New findings upturn a fundamental model in virology

Scientists have shown that different segments of a virus genome can exist in distinct cells but work together to cause an infection.

The findings, published in the open-access journal eLife, upturn a fundamental model in virology that a virus genome enters and replicates within a single cell and then moves on to replicate in another.

Multipartite viruses are intriguing viral systems because their genome is divided into several segments and each is enclosed within a distinct virus particle. It has long been believed that all of the genome segments must move together from cell to cell to cause an infection. But the new study shows this is not the case.

"The chances of a multipartite virus losing an essential genome segment during transmission are estimated to be so high, its ability to successfully cause an infection has been a long-standing mystery," says first author Anne Sicard, Postdoctoral Researcher at the National Institute for Agricultural Research (INRA), France. "We set out to test a bold possibility: can this virus successfully infect a host even if its genome segments are not together within individual cells?"

To investigate this, the scientists studied the faba bean necrotic stunt virus, which has eight distinct genome segments, and used fluorescent probes to detect the presence of the different viral segments in individual cells of the faba bean plants. Interestingly, the team found that distinct segments are most often found in different cells.
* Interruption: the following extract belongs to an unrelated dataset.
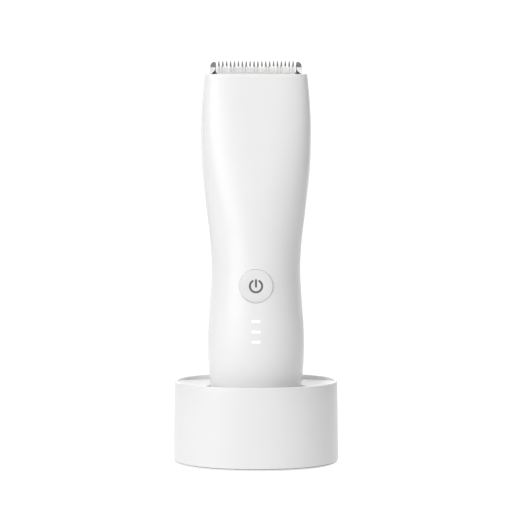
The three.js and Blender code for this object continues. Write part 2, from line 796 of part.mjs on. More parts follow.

This even applied to segments of the genome that code for vital functions such as replication, encapsidation (the process of enclosing viral DNA in a protective coat) and movement of the virus between cells.

These results suggest that the virus can function while its genome segments appear in distinct cells, but more evidence was needed. To further counter the possibility that all genome segments are replicated as a single system within individual cells, they sought to show that the segments could independently accumulate in different cells. They labelled the segments responsible for replication and encapsidation with red and green fluorescence and measured the amounts in different cells to see whether accumulation of one segment in the pair was dependent on the other. They found no link between the amounts of the two different segments at either early or later stages of infection, showing that accumulation of the segments was independent.

To make sense of these findings, they assumed that a viral function can act in a cell even where its genome segment is not present. To test this, they focused on the genome segment responsible for replication (R) and searched for the molecule it encodes - M-Rep - in cells where another segment (S) is replicated. Although the segment R was only detectable in a minority of these cells (about 40%), its product M-Rep was found in nearly 85%. This suggests that either the M-Rep protein itself, or transcripts of the genome segment that makes it, is produced in cells where the segment R is present and then travels to other cells of the host.

"Altogether, we have shown that distinct segments of a virus' genome are not necessarily together within individual host cells, and that accumulation of one genome segment in a cell is entirely independent of accumulation of the others," concludes senior author Stéphane Blanc, Research Director at INRA. "It is conceivable that this 'multicellular' way of life could be adopted in numerous viral systems and opens up an entirely new research horizon in virology."